— START Dataset excerpt —

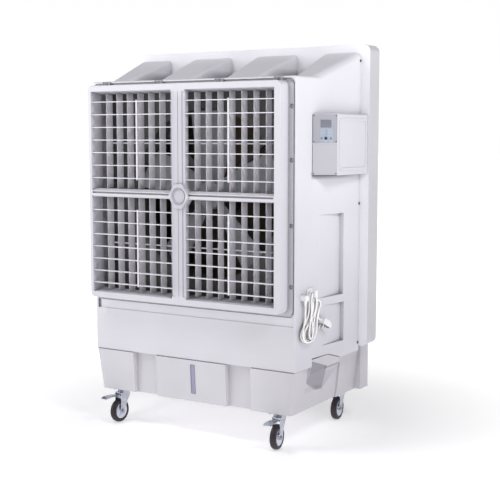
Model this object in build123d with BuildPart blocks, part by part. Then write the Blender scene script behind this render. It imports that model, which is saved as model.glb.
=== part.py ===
from build123d import *
import math
import os

os.makedirs("parts", exist_ok=True)

# ---------------------------------------------------------------- dimensions
# Millimetres. X is the width (right as seen from the front), the front faces
# -Y, Z is up and the wheels stand on Z = 0.
BY = -268.0            # front plane of the cabinet
CY = 160.0             # plane where the rear cover starts
W0 = 491.0             # half width of the cabinet at the front
W1 = 554.7             # half width of the cabinet at the rear
WALL = 4.0             # moulded wall thickness
SEAM_Z = 322.0         # lower edge of the cabinet at the front
SEAM_RISE = 0.0537     # how much that edge rises per mm towards the rear
ROOF_Z = 1459.0        # flat roof and channel floor level
RIDGE_Z = 1568.0       # crest of the four roof ridges
RAMP_Y0 = BY + 118.0   # foot of the ridges' ramp
RAMP_Y1 = BY + 412.0   # crest of the ramp

FR_HW = 461.8          # louver frame half width
FR_ZB, FR_ZT = 556.0, 1440.0
FR_D = 70.0            # how far the louver frame stands in front
FR_Y = BY - FR_D       # front face of the louver frame
WIN_L = (-446.0, -37.5)               # left windows, from side to mullion
WIN_R = (28.5, 436.0)                 # right windows
WIN_UP = (1014.0, 1406.0)             # upper windows, at the back
WIN_LO = (590.0, 981.5)               # lower windows, at the back
SILL_Z, LIP_Z, SOFFIT_Z = 580.0, 1006.0, 1415.0   # sloping edges at the front face
MUL_X, MUL_D = -4.5, 26.0             # middle and depth of the mullion
BOSS_Z = 994.0                        # centre of the middle boss
H_UP = [1059.5 + 52.1 * i for i in range(7)]      # horizontal blade heights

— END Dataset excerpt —

Restate the listing in full, word for word.

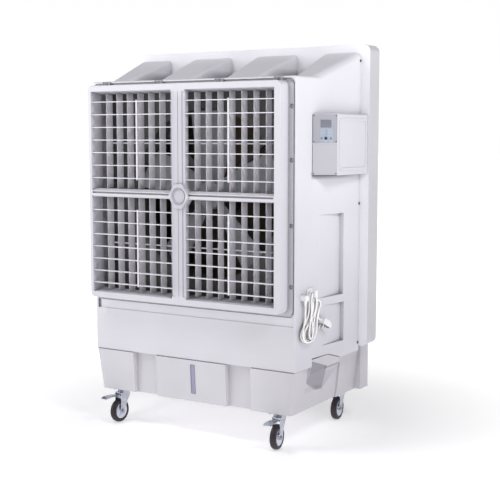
Model this object in build123d with BuildPart blocks, part by part. Then write the Blender scene script behind this render. It imports that model, which is saved as model.glb.
=== part.py ===
from build123d import *
import math
import os

os.makedirs("parts", exist_ok=True)

# ---------------------------------------------------------------- dimensions
# Millimetres. X is the width (right as seen from the front), the front faces
# -Y, Z is up and the wheels stand on Z = 0.
BY = -268.0            # front plane of the cabinet
CY = 160.0             # plane where the rear cover starts
W0 = 491.0             # half width of the cabinet at the front
W1 = 554.7             # half width of the cabinet at the rear
WALL = 4.0             # moulded wall thickness
SEAM_Z = 322.0         # lower edge of the cabinet at the front
SEAM_RISE = 0.0537     # how much that edge rises per mm towards the rear
ROOF_Z = 1459.0        # flat roof and channel floor level
RIDGE_Z = 1568.0       # crest of the four roof ridges
RAMP_Y0 = BY + 118.0   # foot of the ridges' ramp
RAMP_Y1 = BY + 412.0   # crest of the ramp

FR_HW = 461.8          # louver frame half width
FR_ZB, FR_ZT = 556.0, 1440.0
FR_D = 70.0            # how far the louver frame stands in front
FR_Y = BY - FR_D       # front face of the louver frame
WIN_L = (-446.0, -37.5)               # left windows, from side to mullion
WIN_R = (28.5, 436.0)                 # right windows
WIN_UP = (1014.0, 1406.0)             # upper windows, at the back
WIN_LO = (590.0, 981.5)               # lower windows, at the back
SILL_Z, LIP_Z, SOFFIT_Z = 580.0, 1006.0, 1415.0   # sloping edges at the front face
MUL_X, MUL_D = -4.5, 26.0             # middle and depth of the mullion
BOSS_Z = 994.0                        # centre of the middle boss
H_UP = [1059.5 + 52.1 * i for i in range(7)]      # horizontal blade heights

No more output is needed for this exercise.